Stated problem:
Quote the lines that run from the line containing "Reconstruct the object" down to the line containing "FOOT_BOTTOM_R = 7.6". Include both of those lines, reproduce each exactly, and omit everything else.

Records from a data collection:
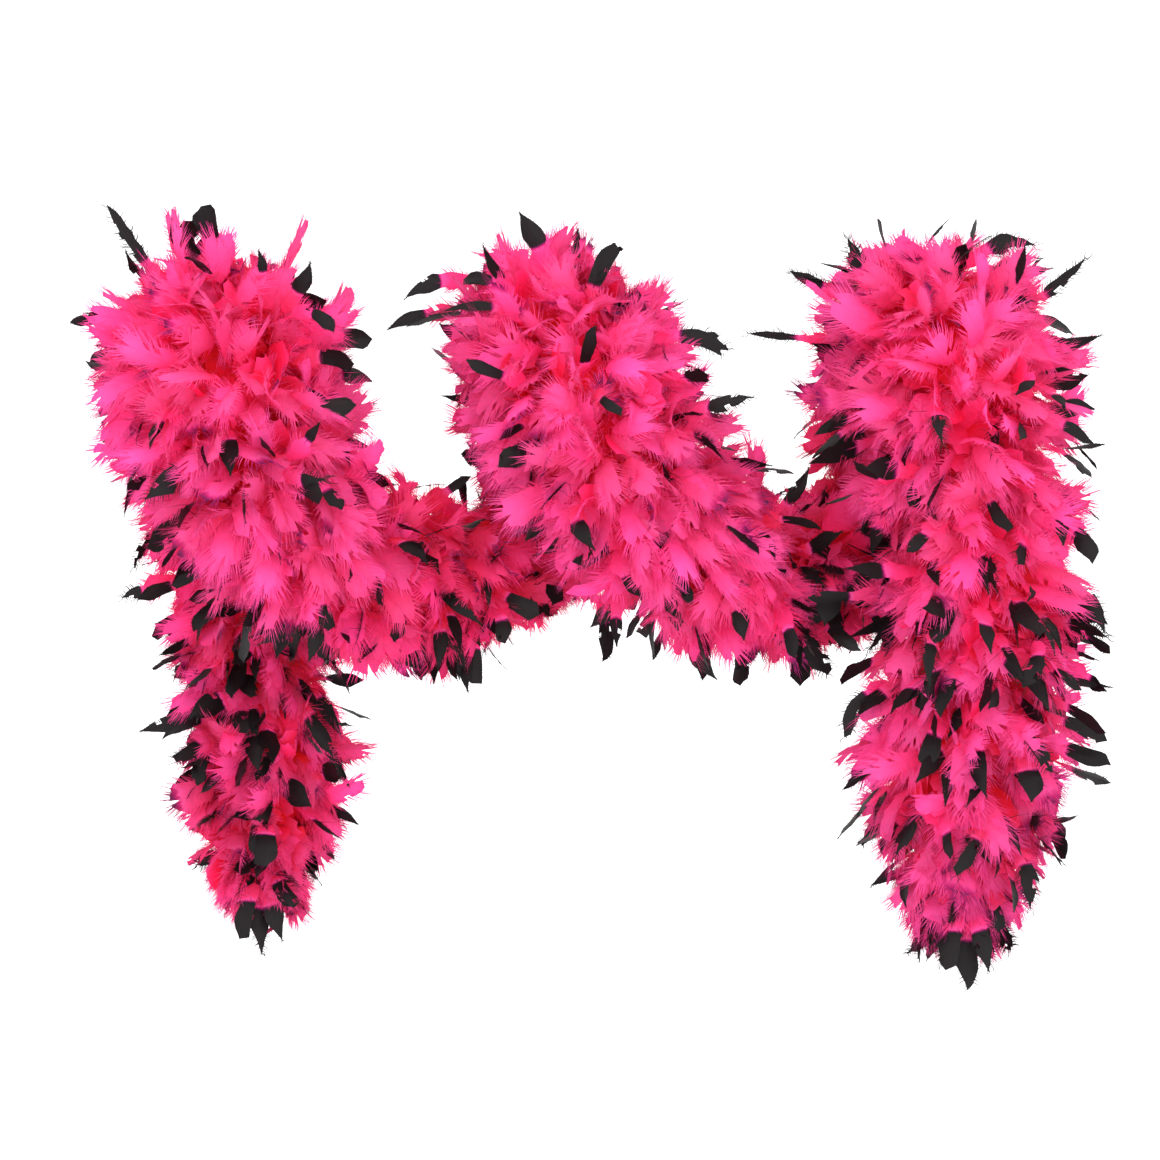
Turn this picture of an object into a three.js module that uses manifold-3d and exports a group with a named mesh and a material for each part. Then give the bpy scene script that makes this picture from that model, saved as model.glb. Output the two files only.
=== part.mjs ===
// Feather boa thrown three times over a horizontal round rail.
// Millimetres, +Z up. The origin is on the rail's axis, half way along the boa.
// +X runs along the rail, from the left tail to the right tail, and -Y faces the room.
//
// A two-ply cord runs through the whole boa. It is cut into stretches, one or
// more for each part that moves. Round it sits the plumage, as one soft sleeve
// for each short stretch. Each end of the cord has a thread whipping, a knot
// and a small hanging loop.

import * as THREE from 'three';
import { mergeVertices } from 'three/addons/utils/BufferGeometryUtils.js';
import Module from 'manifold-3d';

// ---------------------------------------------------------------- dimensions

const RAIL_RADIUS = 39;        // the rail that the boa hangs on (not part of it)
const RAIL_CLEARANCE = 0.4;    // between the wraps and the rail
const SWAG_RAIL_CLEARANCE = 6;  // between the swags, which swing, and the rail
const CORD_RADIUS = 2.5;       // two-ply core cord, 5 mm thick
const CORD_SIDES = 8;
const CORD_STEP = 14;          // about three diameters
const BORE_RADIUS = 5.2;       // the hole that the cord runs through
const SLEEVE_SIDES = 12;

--

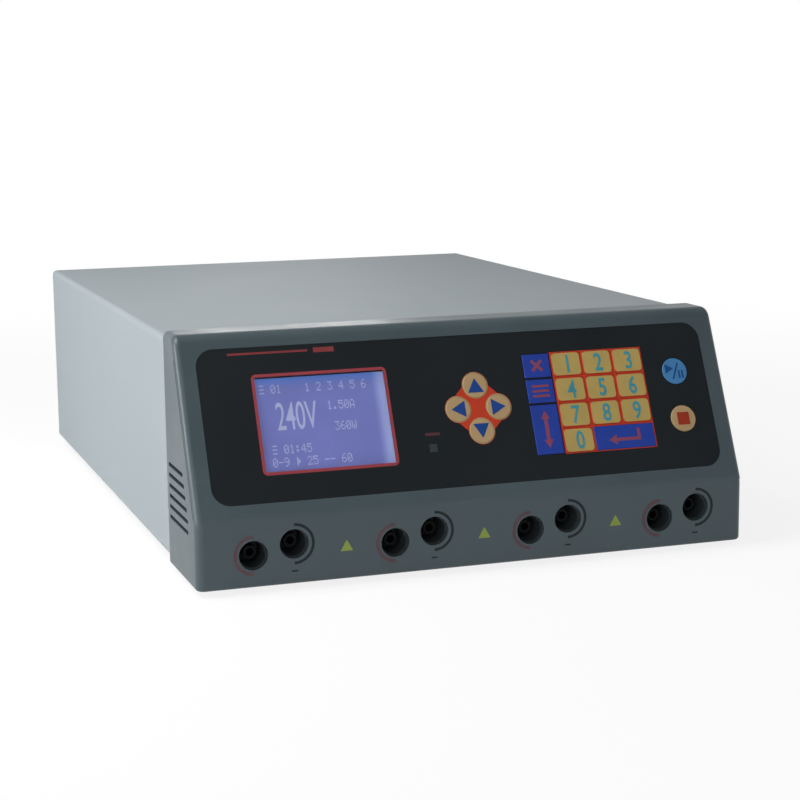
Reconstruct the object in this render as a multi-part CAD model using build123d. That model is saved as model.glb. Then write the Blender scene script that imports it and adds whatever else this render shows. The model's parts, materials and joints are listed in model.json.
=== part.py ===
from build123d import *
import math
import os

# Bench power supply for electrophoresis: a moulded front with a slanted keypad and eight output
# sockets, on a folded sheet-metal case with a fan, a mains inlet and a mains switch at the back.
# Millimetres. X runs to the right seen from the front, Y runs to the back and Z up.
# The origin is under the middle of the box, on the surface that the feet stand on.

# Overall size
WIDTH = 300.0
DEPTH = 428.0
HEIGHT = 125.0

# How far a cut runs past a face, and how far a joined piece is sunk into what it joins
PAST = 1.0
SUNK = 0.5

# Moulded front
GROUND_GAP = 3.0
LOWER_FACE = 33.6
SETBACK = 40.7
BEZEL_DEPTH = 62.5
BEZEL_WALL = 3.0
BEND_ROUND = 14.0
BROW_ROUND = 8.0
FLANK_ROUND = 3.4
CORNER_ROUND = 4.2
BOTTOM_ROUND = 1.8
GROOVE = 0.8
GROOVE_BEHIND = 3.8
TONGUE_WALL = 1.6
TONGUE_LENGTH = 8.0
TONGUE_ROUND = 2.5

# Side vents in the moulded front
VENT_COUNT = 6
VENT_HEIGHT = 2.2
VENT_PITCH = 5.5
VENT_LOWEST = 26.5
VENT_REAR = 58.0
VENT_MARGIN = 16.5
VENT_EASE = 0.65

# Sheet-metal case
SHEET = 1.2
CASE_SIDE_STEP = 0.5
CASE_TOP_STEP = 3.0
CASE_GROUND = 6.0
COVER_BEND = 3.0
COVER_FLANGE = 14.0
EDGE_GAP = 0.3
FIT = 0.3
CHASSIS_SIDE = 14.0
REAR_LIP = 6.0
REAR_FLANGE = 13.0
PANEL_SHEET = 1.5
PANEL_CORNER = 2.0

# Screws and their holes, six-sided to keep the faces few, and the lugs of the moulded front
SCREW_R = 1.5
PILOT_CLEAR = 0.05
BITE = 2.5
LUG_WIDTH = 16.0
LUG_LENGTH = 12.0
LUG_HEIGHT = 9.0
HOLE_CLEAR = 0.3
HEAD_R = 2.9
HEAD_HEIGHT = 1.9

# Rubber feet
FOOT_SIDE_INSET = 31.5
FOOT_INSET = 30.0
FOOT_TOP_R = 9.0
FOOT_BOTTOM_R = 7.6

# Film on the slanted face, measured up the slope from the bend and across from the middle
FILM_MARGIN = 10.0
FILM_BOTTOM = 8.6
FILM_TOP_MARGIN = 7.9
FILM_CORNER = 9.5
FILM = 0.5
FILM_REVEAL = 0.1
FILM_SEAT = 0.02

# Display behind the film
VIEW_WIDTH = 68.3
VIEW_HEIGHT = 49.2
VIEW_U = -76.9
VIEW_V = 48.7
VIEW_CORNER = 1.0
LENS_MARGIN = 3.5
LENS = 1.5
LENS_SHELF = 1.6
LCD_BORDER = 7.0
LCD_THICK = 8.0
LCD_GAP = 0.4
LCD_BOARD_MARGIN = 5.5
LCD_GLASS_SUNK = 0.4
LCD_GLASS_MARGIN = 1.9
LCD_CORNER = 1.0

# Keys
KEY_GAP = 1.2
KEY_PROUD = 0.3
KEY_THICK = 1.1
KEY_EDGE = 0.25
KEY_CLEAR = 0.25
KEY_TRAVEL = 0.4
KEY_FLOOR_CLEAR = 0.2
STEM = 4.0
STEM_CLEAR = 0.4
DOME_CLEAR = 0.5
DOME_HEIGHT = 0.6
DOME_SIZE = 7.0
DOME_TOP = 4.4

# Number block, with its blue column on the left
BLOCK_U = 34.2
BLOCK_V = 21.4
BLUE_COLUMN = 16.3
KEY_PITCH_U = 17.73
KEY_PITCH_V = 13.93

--

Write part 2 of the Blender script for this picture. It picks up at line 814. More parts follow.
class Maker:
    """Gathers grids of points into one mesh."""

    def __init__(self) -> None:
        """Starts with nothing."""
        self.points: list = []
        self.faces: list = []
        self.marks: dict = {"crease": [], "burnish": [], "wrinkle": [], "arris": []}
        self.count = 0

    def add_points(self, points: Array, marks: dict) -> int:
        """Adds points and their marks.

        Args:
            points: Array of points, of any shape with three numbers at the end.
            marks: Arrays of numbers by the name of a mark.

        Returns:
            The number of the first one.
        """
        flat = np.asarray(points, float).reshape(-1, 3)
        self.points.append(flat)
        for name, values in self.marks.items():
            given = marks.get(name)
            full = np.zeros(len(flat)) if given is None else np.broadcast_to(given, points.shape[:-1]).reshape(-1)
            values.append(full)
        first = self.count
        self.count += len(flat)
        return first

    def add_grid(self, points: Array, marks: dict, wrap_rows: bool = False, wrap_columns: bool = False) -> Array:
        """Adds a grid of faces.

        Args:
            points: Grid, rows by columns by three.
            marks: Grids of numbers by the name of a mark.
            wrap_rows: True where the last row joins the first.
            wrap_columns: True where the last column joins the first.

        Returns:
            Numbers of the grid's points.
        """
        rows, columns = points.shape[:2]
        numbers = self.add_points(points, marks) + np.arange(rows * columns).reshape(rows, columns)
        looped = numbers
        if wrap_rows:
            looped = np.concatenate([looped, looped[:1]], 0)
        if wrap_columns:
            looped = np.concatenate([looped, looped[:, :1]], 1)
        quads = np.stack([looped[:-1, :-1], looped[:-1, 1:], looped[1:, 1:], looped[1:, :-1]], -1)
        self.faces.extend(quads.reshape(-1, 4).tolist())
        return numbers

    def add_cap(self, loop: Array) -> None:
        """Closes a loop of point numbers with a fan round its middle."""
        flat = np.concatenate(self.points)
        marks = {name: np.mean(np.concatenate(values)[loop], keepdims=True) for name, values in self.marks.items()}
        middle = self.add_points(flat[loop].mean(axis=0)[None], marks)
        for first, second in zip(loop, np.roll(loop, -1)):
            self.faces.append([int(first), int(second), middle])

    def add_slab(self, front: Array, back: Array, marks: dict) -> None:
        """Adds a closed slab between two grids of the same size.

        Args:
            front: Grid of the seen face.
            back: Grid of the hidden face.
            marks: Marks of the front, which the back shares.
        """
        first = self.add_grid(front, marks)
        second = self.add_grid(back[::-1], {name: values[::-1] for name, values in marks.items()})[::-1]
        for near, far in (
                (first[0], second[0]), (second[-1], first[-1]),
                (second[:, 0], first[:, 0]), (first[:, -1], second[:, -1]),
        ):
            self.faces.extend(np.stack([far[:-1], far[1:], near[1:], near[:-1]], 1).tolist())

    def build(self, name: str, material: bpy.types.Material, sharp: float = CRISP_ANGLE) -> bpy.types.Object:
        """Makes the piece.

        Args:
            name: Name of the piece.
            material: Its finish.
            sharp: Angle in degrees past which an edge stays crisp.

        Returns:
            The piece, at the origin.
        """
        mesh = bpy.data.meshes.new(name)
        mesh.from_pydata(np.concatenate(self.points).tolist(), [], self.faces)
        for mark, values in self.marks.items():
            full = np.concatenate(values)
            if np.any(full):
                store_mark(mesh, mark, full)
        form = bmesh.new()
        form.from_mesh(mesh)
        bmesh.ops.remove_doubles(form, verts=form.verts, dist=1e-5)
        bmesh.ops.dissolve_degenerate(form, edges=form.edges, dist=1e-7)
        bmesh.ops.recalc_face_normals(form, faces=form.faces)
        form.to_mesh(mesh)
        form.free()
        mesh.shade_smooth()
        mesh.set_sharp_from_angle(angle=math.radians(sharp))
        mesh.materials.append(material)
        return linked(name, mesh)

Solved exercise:
Reconstruct the object in this render as a multi-part CAD model using build123d. That model is saved as model.glb. Then write the Blender scene script that imports it and adds whatever else this render shows. The model's parts, materials and joints are listed in model.json.
=== part.py ===
from build123d import *
import math
import os

# Bench power supply for electrophoresis: a moulded front with a slanted keypad and eight output
# sockets, on a folded sheet-metal case with a fan, a mains inlet and a mains switch at the back.
# Millimetres. X runs to the right seen from the front, Y runs to the back and Z up.
# The origin is under the middle of the box, on the surface that the feet stand on.

# Overall size
WIDTH = 300.0
DEPTH = 428.0
HEIGHT = 125.0

# How far a cut runs past a face, and how far a joined piece is sunk into what it joins
PAST = 1.0
SUNK = 0.5

# Moulded front
GROUND_GAP = 3.0
LOWER_FACE = 33.6
SETBACK = 40.7
BEZEL_DEPTH = 62.5
BEZEL_WALL = 3.0
BEND_ROUND = 14.0
BROW_ROUND = 8.0
FLANK_ROUND = 3.4
CORNER_ROUND = 4.2
BOTTOM_ROUND = 1.8
GROOVE = 0.8
GROOVE_BEHIND = 3.8
TONGUE_WALL = 1.6
TONGUE_LENGTH = 8.0
TONGUE_ROUND = 2.5

# Side vents in the moulded front
VENT_COUNT = 6
VENT_HEIGHT = 2.2
VENT_PITCH = 5.5
VENT_LOWEST = 26.5
VENT_REAR = 58.0
VENT_MARGIN = 16.5
VENT_EASE = 0.65

# Sheet-metal case
SHEET = 1.2
CASE_SIDE_STEP = 0.5
CASE_TOP_STEP = 3.0
CASE_GROUND = 6.0
COVER_BEND = 3.0
COVER_FLANGE = 14.0
EDGE_GAP = 0.3
FIT = 0.3
CHASSIS_SIDE = 14.0
REAR_LIP = 6.0
REAR_FLANGE = 13.0
PANEL_SHEET = 1.5
PANEL_CORNER = 2.0

# Screws and their holes, six-sided to keep the faces few, and the lugs of the moulded front
SCREW_R = 1.5
PILOT_CLEAR = 0.05
BITE = 2.5
LUG_WIDTH = 16.0
LUG_LENGTH = 12.0
LUG_HEIGHT = 9.0
HOLE_CLEAR = 0.3
HEAD_R = 2.9
HEAD_HEIGHT = 1.9

# Rubber feet
FOOT_SIDE_INSET = 31.5
FOOT_INSET = 30.0
FOOT_TOP_R = 9.0
FOOT_BOTTOM_R = 7.6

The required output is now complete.